(Collected data entries)
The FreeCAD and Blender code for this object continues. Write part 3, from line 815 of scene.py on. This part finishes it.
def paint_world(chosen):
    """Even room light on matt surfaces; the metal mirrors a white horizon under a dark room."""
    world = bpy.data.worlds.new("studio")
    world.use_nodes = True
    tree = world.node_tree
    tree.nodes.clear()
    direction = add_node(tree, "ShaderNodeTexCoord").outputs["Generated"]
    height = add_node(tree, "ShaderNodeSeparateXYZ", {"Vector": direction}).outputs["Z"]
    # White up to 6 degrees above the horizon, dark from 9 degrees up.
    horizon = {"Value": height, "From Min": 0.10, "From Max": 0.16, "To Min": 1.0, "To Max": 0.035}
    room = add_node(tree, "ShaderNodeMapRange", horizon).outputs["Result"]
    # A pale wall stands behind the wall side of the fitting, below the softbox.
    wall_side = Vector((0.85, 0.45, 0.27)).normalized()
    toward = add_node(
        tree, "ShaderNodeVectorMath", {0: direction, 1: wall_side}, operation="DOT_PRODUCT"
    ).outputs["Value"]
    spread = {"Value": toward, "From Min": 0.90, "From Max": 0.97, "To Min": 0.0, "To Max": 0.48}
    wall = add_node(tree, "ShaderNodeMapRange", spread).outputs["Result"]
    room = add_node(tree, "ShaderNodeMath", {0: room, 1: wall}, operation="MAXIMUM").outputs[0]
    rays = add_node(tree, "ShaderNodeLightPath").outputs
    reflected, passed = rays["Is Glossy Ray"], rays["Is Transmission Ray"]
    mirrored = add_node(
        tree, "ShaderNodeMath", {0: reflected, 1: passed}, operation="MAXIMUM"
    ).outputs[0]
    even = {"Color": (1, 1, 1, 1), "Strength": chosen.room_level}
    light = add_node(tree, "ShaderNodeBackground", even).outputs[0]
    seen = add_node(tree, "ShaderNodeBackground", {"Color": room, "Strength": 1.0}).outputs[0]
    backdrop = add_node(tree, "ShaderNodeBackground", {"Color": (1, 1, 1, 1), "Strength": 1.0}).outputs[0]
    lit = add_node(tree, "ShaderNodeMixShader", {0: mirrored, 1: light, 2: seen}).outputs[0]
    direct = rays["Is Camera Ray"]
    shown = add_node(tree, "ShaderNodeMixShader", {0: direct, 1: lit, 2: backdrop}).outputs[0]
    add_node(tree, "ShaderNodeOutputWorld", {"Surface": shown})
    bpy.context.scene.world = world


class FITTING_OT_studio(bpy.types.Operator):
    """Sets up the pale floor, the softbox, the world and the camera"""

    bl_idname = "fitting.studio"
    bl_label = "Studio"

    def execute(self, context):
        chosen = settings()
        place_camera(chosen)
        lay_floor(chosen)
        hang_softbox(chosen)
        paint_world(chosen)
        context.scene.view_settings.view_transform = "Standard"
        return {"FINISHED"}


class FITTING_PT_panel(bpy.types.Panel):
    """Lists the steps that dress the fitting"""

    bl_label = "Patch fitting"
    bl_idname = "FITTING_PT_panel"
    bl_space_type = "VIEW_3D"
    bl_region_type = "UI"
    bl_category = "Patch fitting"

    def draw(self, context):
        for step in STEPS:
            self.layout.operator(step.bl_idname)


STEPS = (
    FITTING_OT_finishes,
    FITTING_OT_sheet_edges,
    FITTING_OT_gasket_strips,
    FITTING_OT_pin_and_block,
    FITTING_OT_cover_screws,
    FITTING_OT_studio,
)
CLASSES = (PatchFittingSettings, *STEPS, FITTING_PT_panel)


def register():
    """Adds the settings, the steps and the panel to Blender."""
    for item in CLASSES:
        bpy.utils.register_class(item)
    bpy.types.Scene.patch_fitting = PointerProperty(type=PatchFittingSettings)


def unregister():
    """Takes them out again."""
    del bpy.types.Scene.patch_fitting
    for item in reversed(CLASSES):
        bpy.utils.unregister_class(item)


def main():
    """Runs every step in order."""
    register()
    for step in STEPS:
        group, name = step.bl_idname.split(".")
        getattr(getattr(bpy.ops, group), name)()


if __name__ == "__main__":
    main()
--
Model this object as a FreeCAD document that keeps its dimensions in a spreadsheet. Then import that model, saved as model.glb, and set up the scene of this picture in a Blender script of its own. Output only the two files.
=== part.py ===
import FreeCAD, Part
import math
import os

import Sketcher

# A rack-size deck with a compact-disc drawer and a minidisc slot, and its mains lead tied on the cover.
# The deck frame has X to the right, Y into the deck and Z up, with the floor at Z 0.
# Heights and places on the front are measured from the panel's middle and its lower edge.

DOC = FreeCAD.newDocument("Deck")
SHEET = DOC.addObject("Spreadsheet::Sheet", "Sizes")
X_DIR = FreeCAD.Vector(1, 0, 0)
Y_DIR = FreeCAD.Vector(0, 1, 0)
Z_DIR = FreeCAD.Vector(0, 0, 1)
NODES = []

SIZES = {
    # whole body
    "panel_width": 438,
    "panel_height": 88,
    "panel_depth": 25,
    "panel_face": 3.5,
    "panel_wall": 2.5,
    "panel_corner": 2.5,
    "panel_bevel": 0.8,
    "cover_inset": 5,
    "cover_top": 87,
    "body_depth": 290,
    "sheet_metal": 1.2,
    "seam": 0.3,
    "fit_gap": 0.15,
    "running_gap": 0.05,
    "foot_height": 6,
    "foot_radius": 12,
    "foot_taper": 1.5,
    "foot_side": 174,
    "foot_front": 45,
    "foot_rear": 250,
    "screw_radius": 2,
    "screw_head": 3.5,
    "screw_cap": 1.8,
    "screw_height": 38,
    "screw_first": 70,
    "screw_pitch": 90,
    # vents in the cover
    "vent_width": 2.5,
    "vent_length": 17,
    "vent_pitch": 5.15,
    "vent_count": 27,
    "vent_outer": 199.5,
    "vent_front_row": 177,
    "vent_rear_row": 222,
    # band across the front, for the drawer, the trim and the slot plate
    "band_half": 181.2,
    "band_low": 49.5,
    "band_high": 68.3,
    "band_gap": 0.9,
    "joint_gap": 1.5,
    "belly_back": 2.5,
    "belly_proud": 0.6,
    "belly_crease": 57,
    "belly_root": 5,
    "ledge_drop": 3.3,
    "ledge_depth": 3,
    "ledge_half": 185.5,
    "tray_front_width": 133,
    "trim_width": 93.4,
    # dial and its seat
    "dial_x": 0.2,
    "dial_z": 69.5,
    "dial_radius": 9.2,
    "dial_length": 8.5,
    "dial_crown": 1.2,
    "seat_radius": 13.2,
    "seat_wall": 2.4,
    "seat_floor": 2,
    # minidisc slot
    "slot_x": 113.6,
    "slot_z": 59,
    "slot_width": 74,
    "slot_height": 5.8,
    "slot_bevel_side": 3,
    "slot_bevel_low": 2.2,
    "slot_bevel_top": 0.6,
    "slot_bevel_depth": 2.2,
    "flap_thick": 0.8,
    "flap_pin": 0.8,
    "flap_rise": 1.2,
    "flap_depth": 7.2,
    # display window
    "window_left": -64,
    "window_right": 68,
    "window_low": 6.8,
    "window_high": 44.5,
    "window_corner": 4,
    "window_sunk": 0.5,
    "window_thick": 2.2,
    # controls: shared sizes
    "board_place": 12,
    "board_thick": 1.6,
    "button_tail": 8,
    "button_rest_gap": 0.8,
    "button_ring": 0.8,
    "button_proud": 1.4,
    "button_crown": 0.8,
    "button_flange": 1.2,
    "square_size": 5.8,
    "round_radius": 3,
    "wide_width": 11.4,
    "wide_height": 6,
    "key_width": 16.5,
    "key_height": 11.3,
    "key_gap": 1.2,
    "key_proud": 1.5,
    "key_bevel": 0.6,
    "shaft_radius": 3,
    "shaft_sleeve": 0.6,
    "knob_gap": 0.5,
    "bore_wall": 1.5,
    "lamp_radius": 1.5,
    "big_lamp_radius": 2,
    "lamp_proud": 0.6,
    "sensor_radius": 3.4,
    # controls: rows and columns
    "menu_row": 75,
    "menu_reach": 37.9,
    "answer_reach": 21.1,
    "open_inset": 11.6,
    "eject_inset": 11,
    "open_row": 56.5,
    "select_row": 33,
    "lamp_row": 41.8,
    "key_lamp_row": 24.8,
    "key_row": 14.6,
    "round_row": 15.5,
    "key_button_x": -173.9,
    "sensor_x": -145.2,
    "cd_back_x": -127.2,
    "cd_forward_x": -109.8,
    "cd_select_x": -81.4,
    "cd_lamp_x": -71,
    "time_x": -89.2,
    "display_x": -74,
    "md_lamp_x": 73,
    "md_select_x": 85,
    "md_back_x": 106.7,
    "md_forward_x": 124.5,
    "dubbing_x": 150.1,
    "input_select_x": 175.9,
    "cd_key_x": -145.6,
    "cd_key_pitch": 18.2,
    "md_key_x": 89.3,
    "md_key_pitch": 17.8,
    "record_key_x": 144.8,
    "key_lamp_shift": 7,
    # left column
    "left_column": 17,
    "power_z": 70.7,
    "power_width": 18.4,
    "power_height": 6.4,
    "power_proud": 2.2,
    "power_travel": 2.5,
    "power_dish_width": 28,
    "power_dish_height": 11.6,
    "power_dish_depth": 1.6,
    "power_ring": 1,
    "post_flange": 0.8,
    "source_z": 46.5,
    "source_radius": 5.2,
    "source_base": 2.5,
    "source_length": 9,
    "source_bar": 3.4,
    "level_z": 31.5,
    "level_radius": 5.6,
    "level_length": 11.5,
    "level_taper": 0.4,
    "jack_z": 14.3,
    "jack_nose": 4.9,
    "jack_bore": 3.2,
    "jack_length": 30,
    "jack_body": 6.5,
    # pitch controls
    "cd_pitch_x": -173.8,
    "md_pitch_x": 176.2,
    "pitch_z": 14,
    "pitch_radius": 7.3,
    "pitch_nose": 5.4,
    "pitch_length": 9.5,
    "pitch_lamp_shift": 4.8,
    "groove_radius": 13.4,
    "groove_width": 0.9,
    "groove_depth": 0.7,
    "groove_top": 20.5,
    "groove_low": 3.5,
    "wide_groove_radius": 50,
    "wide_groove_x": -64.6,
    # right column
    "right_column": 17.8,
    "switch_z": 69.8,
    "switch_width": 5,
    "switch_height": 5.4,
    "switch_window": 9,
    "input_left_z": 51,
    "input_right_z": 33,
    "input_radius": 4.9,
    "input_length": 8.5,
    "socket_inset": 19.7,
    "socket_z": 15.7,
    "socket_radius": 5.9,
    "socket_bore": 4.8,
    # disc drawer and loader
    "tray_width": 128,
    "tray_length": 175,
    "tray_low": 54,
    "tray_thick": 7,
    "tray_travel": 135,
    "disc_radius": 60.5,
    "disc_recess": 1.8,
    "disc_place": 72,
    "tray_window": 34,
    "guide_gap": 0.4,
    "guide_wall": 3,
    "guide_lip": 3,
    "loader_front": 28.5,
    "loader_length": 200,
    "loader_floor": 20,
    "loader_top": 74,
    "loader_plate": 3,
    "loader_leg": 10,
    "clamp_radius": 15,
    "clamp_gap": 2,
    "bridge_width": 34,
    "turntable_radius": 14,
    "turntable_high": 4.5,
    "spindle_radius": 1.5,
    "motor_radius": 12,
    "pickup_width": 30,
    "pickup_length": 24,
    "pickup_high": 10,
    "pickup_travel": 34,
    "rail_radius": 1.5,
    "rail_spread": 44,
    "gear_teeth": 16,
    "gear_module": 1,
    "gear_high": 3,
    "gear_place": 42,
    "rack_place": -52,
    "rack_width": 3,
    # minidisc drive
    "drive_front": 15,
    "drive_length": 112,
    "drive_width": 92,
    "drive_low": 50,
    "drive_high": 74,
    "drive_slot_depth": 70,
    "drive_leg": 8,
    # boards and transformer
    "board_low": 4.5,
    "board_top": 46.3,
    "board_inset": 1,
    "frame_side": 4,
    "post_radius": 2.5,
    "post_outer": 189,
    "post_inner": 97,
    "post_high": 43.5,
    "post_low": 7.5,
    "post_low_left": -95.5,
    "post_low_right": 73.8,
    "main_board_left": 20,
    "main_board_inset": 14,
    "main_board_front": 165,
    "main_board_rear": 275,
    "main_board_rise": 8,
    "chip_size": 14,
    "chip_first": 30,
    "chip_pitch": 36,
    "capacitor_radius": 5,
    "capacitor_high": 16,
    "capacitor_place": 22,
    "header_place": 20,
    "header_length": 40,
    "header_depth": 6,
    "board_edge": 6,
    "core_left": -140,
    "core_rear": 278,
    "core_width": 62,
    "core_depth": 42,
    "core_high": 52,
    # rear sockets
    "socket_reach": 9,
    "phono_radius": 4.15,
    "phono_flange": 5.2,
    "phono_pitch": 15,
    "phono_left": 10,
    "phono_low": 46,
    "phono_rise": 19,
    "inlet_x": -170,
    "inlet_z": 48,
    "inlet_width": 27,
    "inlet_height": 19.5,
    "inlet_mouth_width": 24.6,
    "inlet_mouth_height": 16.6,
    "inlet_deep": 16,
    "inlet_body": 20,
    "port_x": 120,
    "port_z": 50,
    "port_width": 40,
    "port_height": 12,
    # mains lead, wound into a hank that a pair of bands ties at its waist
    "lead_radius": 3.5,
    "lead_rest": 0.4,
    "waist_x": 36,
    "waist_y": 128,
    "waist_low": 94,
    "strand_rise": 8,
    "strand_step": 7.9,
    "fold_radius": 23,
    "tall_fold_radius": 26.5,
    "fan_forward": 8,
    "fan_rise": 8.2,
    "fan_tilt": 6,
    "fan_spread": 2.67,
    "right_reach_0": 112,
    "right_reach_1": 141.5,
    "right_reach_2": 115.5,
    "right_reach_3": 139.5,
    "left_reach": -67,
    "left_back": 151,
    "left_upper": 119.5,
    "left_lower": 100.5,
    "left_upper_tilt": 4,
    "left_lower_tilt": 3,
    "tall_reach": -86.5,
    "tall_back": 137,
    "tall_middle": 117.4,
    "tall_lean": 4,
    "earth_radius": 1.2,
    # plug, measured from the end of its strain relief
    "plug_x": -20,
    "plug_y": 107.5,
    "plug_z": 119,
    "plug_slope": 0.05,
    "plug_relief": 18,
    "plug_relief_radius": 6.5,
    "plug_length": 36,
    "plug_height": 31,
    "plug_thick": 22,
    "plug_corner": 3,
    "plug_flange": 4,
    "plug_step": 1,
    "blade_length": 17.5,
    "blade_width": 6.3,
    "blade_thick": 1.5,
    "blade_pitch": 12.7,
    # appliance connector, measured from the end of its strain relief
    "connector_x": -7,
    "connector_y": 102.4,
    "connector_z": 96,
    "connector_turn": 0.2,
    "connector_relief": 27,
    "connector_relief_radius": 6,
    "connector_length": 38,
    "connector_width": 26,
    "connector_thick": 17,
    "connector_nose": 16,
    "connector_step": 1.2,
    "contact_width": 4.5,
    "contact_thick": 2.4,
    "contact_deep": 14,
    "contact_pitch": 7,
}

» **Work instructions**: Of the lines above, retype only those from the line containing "Model this object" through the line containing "# Heights and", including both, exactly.

» **Task answer**:
Model this object as a FreeCAD document that keeps its dimensions in a spreadsheet. Then import that model, saved as model.glb, and set up the scene of this picture in a Blender script of its own. Output only the two files.
=== part.py ===
import FreeCAD, Part
import math
import os

import Sketcher

# A rack-size deck with a compact-disc drawer and a minidisc slot, and its mains lead tied on the cover.
# The deck frame has X to the right, Y into the deck and Z up, with the floor at Z 0.
# Heights and places on the front are measured from the panel's middle and its lower edge.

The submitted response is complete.